10 Real Estate Trends to Watch in 2013
Read more at
By STEVE YODER, The Fiscal Times
December 6, 2012
Five years and 16 million foreclosures after the 2008 housing crash, most Americans have not lost faith in real estate. In a survey this summer of more than 2,000 adults by home buyer website Trulia, 61 percent of respondents predicted that prices in their local market would rise next year, 58 percent thought prices would take 10 years or less to get back to their pre-crash peak, and almost 80 percent of current renters said they plan to buy a home someday.
Whether or not that enthusiasm has merit, the signs of a turnaround are hard to ignore. National home prices have been on the uptick for eight straight months and jumped 6.3 percent year-over-year in October – the largest increase since June 2006, according to CoreLogic. In California, one of the hardest-hit states, 57 percent of homes for sale have attracted multiple offers this year. Bidding wars on houses are making a comeback in Florida, and in Phoenix, realtor Marge Peck says that “everything under $150,000 sells in a heartbeat.”
RELATED: Will Housing Recover at the Expense of Your Privacy?
Will that pattern hold in 2013? To find out, we talked to real estate economists and insiders and reviewed industry reports that assess next year’s outlook. Most experts said their predictions depend on the mainstream forecasts of economic growth next year being correct and assume that the economy won’t experience an earthquake from falling off the fiscal cliff. Others emphasized that all markets are local—real estate conditions in coastal metro areas vary wildly from those in mid-sized Midwestern towns. Those caveats aside, here are 10 real estate trends they forecast for next year.

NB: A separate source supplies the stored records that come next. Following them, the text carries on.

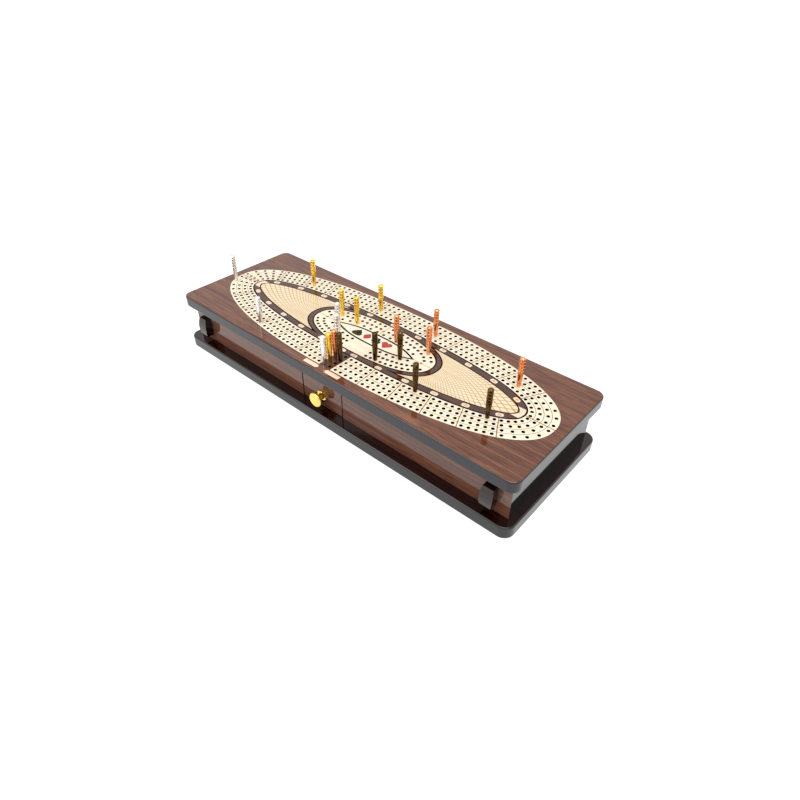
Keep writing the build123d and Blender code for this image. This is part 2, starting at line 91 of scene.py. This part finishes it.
def new_material(name, **surface):
    """A material with a Principled surface; the values are set on the shader's own sockets."""
    made = bpy.data.materials.new(name)
    made.use_nodes = True
    shader = made.node_tree.nodes["Principled BSDF"]
    for key, value in surface.items():
        shader.inputs[key.replace("_", " ")].default_value = value
    return made, made.node_tree, shader


def stops(ramp_output, *pairs):
    """Set the (position, hex code) stops of the ramp that an output belongs to."""
    elements = ramp_output.node.color_ramp.elements
    while len(elements) < len(pairs):
        elements.new(1.0)
    for element, (place, code) in zip(elements, pairs):
        element.position = place
        element.color = colour(code)
    return ramp_output


def grain(tree, length, width, detail=3.0, roughness=0.55, distortion=0.0):
    """Noise drawn out along X: its features are about length by width, in metres."""
    place = add(tree, "ShaderNodeTexCoord", out="Object")
    mapped = add(tree, "ShaderNodeMapping", {"Vector": place, "Scale": (1 / length, 1 / width, 1 / width)})
    return add(tree, "ShaderNodeTexNoise", {"Vector": mapped, "Scale": 1.0, "Detail": detail,
                                            "Roughness": roughness, "Distortion": distortion})


def facing(tree, axis):
    """How far a face looks along an axis: 1 straight along it, 0 square to it."""
    normal = add(tree, "ShaderNodeNewGeometry", out="Normal")
    return add(tree, "ShaderNodeSeparateXYZ", {0: normal}, out=axis)


print("helpers ready")


# %% [markdown]
# ## Rosewood under lacquer
# The boards and walls are Indian rosewood, planed, filled and sprayed with a hard gloss
# lacquer. Three things make it read as wood: slow bands of lighter and darker growth some
# millimetres wide, dark streaks along the grain, and fine pores. The lacquer is a coat with
# its own gloss, so the wood below has none: its specular level is zero, or the dark wood
# would look dusty. The pores are drawn about 0.5 mm wide, which is a little coarser than
# life, so that they still show in the picture. Only one pair of faces of each piece keeps
# the wood's colour: the other faces are painted nearly black, a painted shade on the
# edges, sides and gaps.

# %% Rosewood
under_lacquer = {"Roughness": 0.5, "Specular_IOR_Level": 0.0, "Coat_Weight": 1.0,
                 "Coat_Roughness": 0.07, "Coat_IOR": 1.5}
band_grain = (150 * MM, 3.5 * MM)
streak_grain = (60 * MM, 0.8 * MM)
pore_grain = (14 * MM, 0.5 * MM)
pore_depth = 0.03 * MM


def rosewood(name, dark, middle, light, pore, side, face="Z", coat_roughness=0.05):
    """Lacquered rosewood with its grain along X. The faces that don't look along face get the side colour,
    a painted shade.
    """
    made, tree, shader = new_material(name, **{**under_lacquer, "Coat_Roughness": coat_roughness})
    bands = grain(tree, *band_grain, detail=3.0, distortion=0.5)
    streaks = grain(tree, *streak_grain, detail=3.0, roughness=0.7)
    pores = grain(tree, *pore_grain, detail=1.0)
    blend = add(tree, "ShaderNodeMix", {"Factor": 0.72, 2: bands, 3: streaks})
    ramp = add(tree, "ShaderNodeValToRGB", {"Fac": blend})
    wood = stops(ramp, (0.40, dark), (0.5, middle), (0.60, light))
    pits = add(tree, "ShaderNodeMapRange",
               {"Value": pores, "From Min": 0.55, "From Max": 0.67, "To Max": 0.8})
    wood = add(tree, "ShaderNodeMix", {0: pits, 6: wood, 7: colour(pore)}, out=2, data_type="RGBA")
    # Painted shade: faces that don't look along face take the dark side colour.
    along = add(tree, "ShaderNodeMath", {0: facing(tree, face)}, operation="ABSOLUTE")
    flat = add(tree, "ShaderNodeMapRange", {"Value": along, "From Min": 0.6, "From Max": 0.95})
    wood = add(tree, "ShaderNodeMix", {0: flat, 6: colour(side), 7: wood}, out=2, data_type="RGBA")
    tree.links.new(wood, shader.inputs["Base Color"])
    bump = add(tree, "ShaderNodeBump", {"Height": pits, "Strength": 0.25, "Distance": pore_depth},
               invert=True)
    tree.links.new(bump, shader.inputs["Normal"])
    return made


# Each side colour below is a painted shade for the edges, sides and gaps of the pieces.
board_wood = rosewood("rosewood_board_lacquered", "#482316", "#71402a", "#8b5b41", "#331910",
                      side="#1e1e25")
wall_wood = rosewood("rosewood_wall_lacquered", "#623d2e", "#76493a", "#85583f", "#4a2e23",
                     side="#110a08", face="Y")
# Painted shade: the base, the end walls and the brackets get nearly black wood, for the shade under the
# top board's overhang and on the brackets.
base_wood = rosewood("rosewood_base_painted_shade_lacquered", "#100201", "#1c0603", "#300e08", "#0a0101",
                     side="#1e1b20")
end_wood = rosewood("rosewood_end_painted_shade_lacquered", "#0e0706", "#150b09", "#1e110e", "#080403",
                    side="#0d0706")
bracket_wood = rosewood("rosewood_bracket_painted_shade_lacquered", "#1a0e0b", "#251511", "#342019", "#0f0806",
                        side="#0c0605", face="Y", coat_roughness=0.03)
print([m.name for m in (board_wood, wall_wood, base_wood, end_wood, bracket_wood)])

# %% [markdown]
# ## The darker ring
# Between the tracks the board shows again as a narrow ring, and there it was stained darker.
# The board is one piece, so its material has to know where the ring is: everything inside
# the outer track's outline, |x/a|^n + |y/b|^n < 1, gets the stain. The maple covers the rest.

# %% Stain the ring
ring_stain = 0.55
tree = board_wood.node_tree
shader = tree.nodes["Principled BSDF"]
place = add(tree, "ShaderNodeTexCoord", out="Object")
unit = add(tree, "ShaderNodeMapping",
           {"Vector": place, "Scale": (1 / track_size.x, 1 / track_size.y, 0.0)})
total = 0.0
for axis in "XY":
    part = add(tree, "ShaderNodeSeparateXYZ", {0: unit}, out=axis)
    part = add(tree, "ShaderNodeMath", {0: part}, operation="ABSOLUTE")
    part = add(tree, "ShaderNodeMath", {0: part, 1: oval_power}, operation="POWER")
    total = add(tree, "ShaderNodeMath", {0: part, 1: total}, operation="ADD")
inside = add(tree, "ShaderNodeMath", {0: total, 1: 1.0}, operation="LESS_THAN")
stain = add(tree, "ShaderNodeMath", {0: inside, 1: ring_stain}, operation="MULTIPLY")
wood = shader.inputs["Base Color"].links[0].from_socket
wood = add(tree, "ShaderNodeMix", {0: stain, 6: wood, 7: colour("#24130e")}, out=2, data_type="RGBA")
tree.links.new(wood, shader.inputs["Base Color"])
print("ring stained inside", [round(v / MM, 1) for v in track_size])


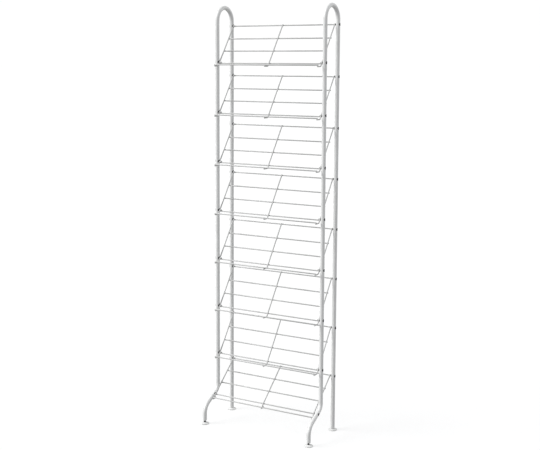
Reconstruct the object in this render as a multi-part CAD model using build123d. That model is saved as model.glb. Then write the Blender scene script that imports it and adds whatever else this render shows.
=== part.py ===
from build123d import *
import os
from math import asin, cos, hypot, radians, sin, tan

# Tiered shoe rack: two tube side frames carry eight sloping wire shelves.
# Millimetres. X runs left to right, the front faces -Y, +Z is up.
# The origin is on the floor, in the middle of the footprint.

os.makedirs("parts", exist_ok=True)

# ---- side frames ---------------------------------------------------------
TUBE_D = 17.0
TUBE_WALL = 1.0
LEG_SPACING_X = 485.0        # left frame to right frame, tube centres
LEG_SPACING_Y = 108.0        # rear leg to front leg, tube centres
FOOT_SPREAD_Y = 208.0        # rear foot to front foot, centres
ARCH_ABOVE_TOP_SHELF = 17.5  # centre of the top arch above the top rear wire
KNEE_SLOPE = 28.0            # slope of the front leg between its two bends, degrees
KNEE_UPPER_R = 35.0
KNEE_LOWER_R = 50.0

# ---- shelves -------------------------------------------------------------
SHELF_COUNT = 8
SHELF_PITCH = 200.0
TOP_SHELF_Z = 1627.0         # rear wire of the top shelf above the floor
LONG_WIRE_D = 5.0
CROSS_WIRE_D = 5.0
WELD_SINK = 0.3              # how far a crossing pair of wires is pressed together
CROSS_WIRE_BEND_R = 8.0
CROSS_WIRE_REAR_OVERHANG = 1.0
CROSS_WIRE_TIP_OVERHANG = 2.5
WIRE_STATIONS = (0.0, 0.347, 0.674, 1.0)  # rear, two middle and front wire, shares of the slope
SLEEVE_D = 6.4
SLEEVE_LENGTH = 10.0
SLEEVE_BORE_D = 4.3

# Side view of a shelf, all measured forward and down from its rear wire.
STANDARD_SHELF = {
    "front_wire": (107.0, 150.6),
    "front_screw": (108.0, 146.6),
    "ledge_run": 37.5,       # front wire to lip wire, forward
    "ledge_drop": 5.5,       # front wire to lip wire, down
}
BOTTOM_SHELF = {
    "front_wire": (139.6, 119.0),
    "front_screw": (139.6, 119.0),
    "ledge_run": 20.0,
    "ledge_drop": 9.0,
}

# ---- fixings -------------------------------------------------------------
SCREW_SHANK_D = 4.0
SCREW_LENGTH = 25.0          # from the rim of the head to the tip
SCREW_HEAD_D = 7.5
SCREW_CONE_H = 1.9           # countersunk part of the head
SCREW_DOME_H = 0.6           # raised part of the head, level with the pad round it
SCREW_SOCKET_AF = 2.5        # hexagon socket, across flats
SCREW_SOCKET_DEPTH = 1.5
SCREW_HOLE_D = 4.6
SEAT_CLEARANCE = 0.05        # all round the countersunk head
OUTER_PAD_D = 11.0           # under the head of a screw
INNER_PAD_D = 14.0           # between leg and shelf
PAD_THICKNESS = 0.6

# ---- feet ----------------------------------------------------------------
DISC_D = 36.0
DISC_RIM_H = 3.5
DISC_HUB_D = 18.0
DISC_H = 7.0
DISC_EDGE_R = 1.2
STEM_D = 8.0
STEM_SEAT_Z = 3.0            # bottom of the stem inside the disc
STEM_LENGTH = 30.0
STEM_CHAMFER = 0.8
REAR_INSERT_Z = 7.3          # underside of the insert flange, rear legs
FRONT_INSERT_Z = 15.0        # the same, front legs, whose feet stand screwed out
INSERT_FLANGE_H = 1.5
INSERT_BODY_D = 14.96        # light press fit in the leg
INSERT_BODY_LENGTH = 25.0
INSERT_BORE_D = 8.2

# ---- places worked out from the dimensions above --------------------------
REAR_Y = FOOT_SPREAD_Y / 2
FRONT_Y = REAR_Y - LEG_SPACING_Y
FRONT_FOOT_Y = -FOOT_SPREAD_Y / 2
LEG_X = LEG_SPACING_X / 2
SHELF_SIDE_X = LEG_X - TUBE_D / 2 - PAD_THICKNESS   # outer side of every shelf
END_CROSS_X = SHELF_SIDE_X - CROSS_WIRE_D / 2
CROSS_OFFSET = (LONG_WIRE_D + CROSS_WIRE_D) / 2 - WELD_SINK
SIDES = {"left": -1, "right": 1}


def shelf_z(number):
    """Height of a shelf's rear wire; shelf 1 is the top one."""
    return TOP_SHELF_Z - (number - 1) * SHELF_PITCH


def shelf_type(number):
    return BOTTOM_SHELF if number == SHELF_COUNT else STANDARD_SHELF


def side_point(number, forward, down):
    """Side-view point (y, z) given forward and down from a shelf's rear wire."""
    return (REAR_Y - forward, shelf_z(number) - down)


def screw_points(number):
    """Side-view points of a shelf's rear and front screws."""
    return side_point(number, 0, 0), side_point(number, *shelf_type(number)["front_screw"])


def x_rod(x0, x1, y, z, diameter):
    """Round rod along X."""
    return extrude(Plane((x0, y, z), z_dir=(1, 0, 0)) * Circle(diameter / 2), amount=x1 - x0)


def bent_rod(x, points, radii, diameter):
    """Round rod in the plane X = x through side-view points, with a true arc at each corner."""
    path = [Vector(x, y, z) for y, z in points]
    start = path[0]
    pieces = []
    for index, radius in enumerate(radii, start=1):
        heading = (path[index] - path[index - 1]).normalized()
        next_heading = (path[index + 1] - path[index]).normalized()
        turn = heading.get_angle(next_heading)
        tangent = radius * tan(radians(turn) / 2)
        bend_start = path[index] - heading * tangent
        if (bend_start - start).length > 0.001:
            pieces.append(straight_rod(start, bend_start, diameter))
        turn_axis = heading.cross(next_heading).normalized()
        centre = bend_start + turn_axis.cross(heading) * radius
        section = Plane(bend_start, z_dir=heading) * Circle(diameter / 2)
        pieces.append(revolve(section, axis=Axis(centre, turn_axis), revolution_arc=turn))
        start = path[index] + next_heading * tangent
    pieces.append(straight_rod(start, path[-1], diameter))
    rod = pieces[0]
    for piece in pieces[1:]:
        rod = rod + piece
    return rod


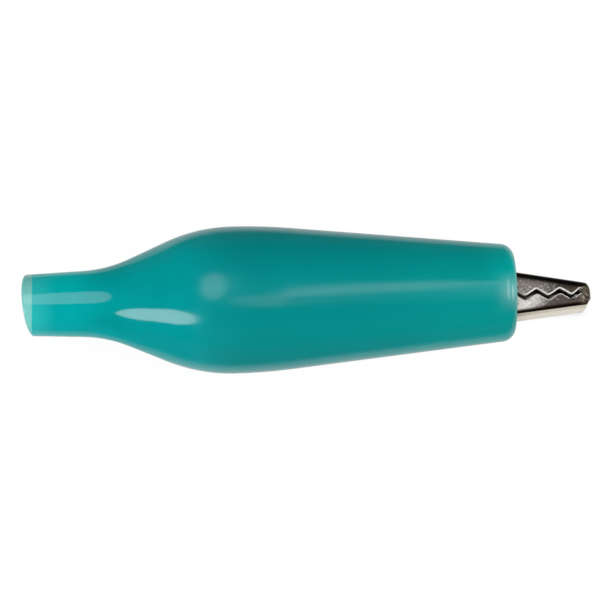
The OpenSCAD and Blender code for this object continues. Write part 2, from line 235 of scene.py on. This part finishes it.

1. Rising home prices. The slow pace of new-home construction is pushing prices up, a pattern that will continue in 2012, according to several sources. Calvin Schnure, an economist at the National Association of Real Estate Investment Trusts, says construction of new homes and apartments needs to be between 1.25 and 1.5 million a year just to keep up with population growth. But since the housing crash, new construction has been at 500,000 units or fewer for 6 years running—that’s actually created a shortfall in available homes. A National Association of Realtors (NAR) report in October showed a 5.4 months’ inventory of homes for sale at the current pace, 22 percent below where it was a year ago and the lowest inventory since February 2006. (A 6-month inventory is generally considered the sign of a healthy market).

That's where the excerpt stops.